■ The exercise ■
Return all of the entries exactly as written.

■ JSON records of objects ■
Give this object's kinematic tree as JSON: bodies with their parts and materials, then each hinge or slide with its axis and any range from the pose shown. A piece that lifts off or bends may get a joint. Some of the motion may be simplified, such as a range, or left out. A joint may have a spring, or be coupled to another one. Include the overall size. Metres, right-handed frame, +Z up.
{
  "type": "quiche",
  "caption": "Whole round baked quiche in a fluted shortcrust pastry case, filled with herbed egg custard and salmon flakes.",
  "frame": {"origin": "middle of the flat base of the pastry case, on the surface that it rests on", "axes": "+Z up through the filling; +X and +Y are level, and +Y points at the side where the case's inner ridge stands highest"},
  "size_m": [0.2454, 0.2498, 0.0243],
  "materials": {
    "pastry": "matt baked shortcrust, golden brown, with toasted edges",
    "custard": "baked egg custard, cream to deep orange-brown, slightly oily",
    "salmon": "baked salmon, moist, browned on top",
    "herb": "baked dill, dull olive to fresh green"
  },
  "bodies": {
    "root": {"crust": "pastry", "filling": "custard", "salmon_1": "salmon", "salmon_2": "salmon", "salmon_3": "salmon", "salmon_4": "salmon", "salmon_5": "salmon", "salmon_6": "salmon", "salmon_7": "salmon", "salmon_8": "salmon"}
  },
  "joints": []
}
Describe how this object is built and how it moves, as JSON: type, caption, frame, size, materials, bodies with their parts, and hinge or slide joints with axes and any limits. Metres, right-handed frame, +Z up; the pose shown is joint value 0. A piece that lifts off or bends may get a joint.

■ Exercise result ■
Give this object's kinematic tree as JSON: bodies with their parts and materials, then each hinge or slide with its axis and any range from the pose shown. A piece that lifts off or bends may get a joint. Some of the motion may be simplified, such as a range, or left out. A joint may have a spring, or be coupled to another one. Include the overall size. Metres, right-handed frame, +Z up.
{
  "type": "quiche",
  "caption": "Whole round baked quiche in a fluted shortcrust pastry case, filled with herbed egg custard and salmon flakes.",
  "frame": {"origin": "middle of the flat base of the pastry case, on the surface that it rests on", "axes": "+Z up through the filling; +X and +Y are level, and +Y points at the side where the case's inner ridge stands highest"},
  "size_m": [0.2454, 0.2498, 0.0243],
  "materials": {
    "pastry": "matt baked shortcrust, golden brown, with toasted edges",
    "custard": "baked egg custard, cream to deep orange-brown, slightly oily",
    "salmon": "baked salmon, moist, browned on top",
    "herb": "baked dill, dull olive to fresh green"
  },
  "bodies": {
    "root": {"crust": "pastry", "filling": "custard", "salmon_1": "salmon", "salmon_2": "salmon", "salmon_3": "salmon", "salmon_4": "salmon", "salmon_5": "salmon", "salmon_6": "salmon", "salmon_7": "salmon", "salmon_8": "salmon"}
  },
  "joints": []
}
Describe how this object is built and how it moves, as JSON: type, caption, frame, size, materials, bodies with their parts, and hinge or slide joints with axes and any limits. Metres, right-handed frame, +Z up; the pose shown is joint value 0. A piece that lifts off or bends may get a joint.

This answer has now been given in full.